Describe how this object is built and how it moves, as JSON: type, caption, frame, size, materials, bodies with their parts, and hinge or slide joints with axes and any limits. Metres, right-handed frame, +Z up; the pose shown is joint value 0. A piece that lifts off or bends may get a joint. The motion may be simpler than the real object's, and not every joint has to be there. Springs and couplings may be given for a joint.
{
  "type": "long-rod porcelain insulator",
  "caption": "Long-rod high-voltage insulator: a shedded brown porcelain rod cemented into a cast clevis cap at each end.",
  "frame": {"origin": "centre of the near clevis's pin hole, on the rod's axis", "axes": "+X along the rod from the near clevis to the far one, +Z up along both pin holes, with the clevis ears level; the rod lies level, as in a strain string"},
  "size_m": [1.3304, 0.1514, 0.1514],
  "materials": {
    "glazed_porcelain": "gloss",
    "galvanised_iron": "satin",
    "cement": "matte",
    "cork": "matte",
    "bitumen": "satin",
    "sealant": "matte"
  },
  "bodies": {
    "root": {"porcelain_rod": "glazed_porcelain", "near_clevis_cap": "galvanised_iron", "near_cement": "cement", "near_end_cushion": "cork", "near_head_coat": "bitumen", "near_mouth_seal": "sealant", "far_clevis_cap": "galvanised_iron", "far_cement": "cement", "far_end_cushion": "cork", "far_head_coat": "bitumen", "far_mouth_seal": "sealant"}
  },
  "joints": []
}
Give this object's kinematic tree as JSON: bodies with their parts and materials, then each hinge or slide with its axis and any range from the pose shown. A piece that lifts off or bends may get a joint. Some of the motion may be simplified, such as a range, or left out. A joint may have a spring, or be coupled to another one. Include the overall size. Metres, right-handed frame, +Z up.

WHAT NEEDS TO BE DONE
Print the records above in full, exactly.

REPLY
Describe how this object is built and how it moves, as JSON: type, caption, frame, size, materials, bodies with their parts, and hinge or slide joints with axes and any limits. Metres, right-handed frame, +Z up; the pose shown is joint value 0. A piece that lifts off or bends may get a joint. The motion may be simpler than the real object's, and not every joint has to be there. Springs and couplings may be given for a joint.
{
  "type": "long-rod porcelain insulator",
  "caption": "Long-rod high-voltage insulator: a shedded brown porcelain rod cemented into a cast clevis cap at each end.",
  "frame": {"origin": "centre of the near clevis's pin hole, on the rod's axis", "axes": "+X along the rod from the near clevis to the far one, +Z up along both pin holes, with the clevis ears level; the rod lies level, as in a strain string"},
  "size_m": [1.3304, 0.1514, 0.1514],
  "materials": {
    "glazed_porcelain": "gloss",
    "galvanised_iron": "satin",
    "cement": "matte",
    "cork": "matte",
    "bitumen": "satin",
    "sealant": "matte"
  },
  "bodies": {
    "root": {"porcelain_rod": "glazed_porcelain", "near_clevis_cap": "galvanised_iron", "near_cement": "cement", "near_end_cushion": "cork", "near_head_coat": "bitumen", "near_mouth_seal": "sealant", "far_clevis_cap": "galvanised_iron", "far_cement": "cement", "far_end_cushion": "cork", "far_head_coat": "bitumen", "far_mouth_seal": "sealant"}
  },
  "joints": []
}
Give this object's kinematic tree as JSON: bodies with their parts and materials, then each hinge or slide with its axis and any range from the pose shown. A piece that lifts off or bends may get a joint. Some of the motion may be simplified, such as a range, or left out. A joint may have a spring, or be coupled to another one. Include the overall size. Metres, right-handed frame, +Z up.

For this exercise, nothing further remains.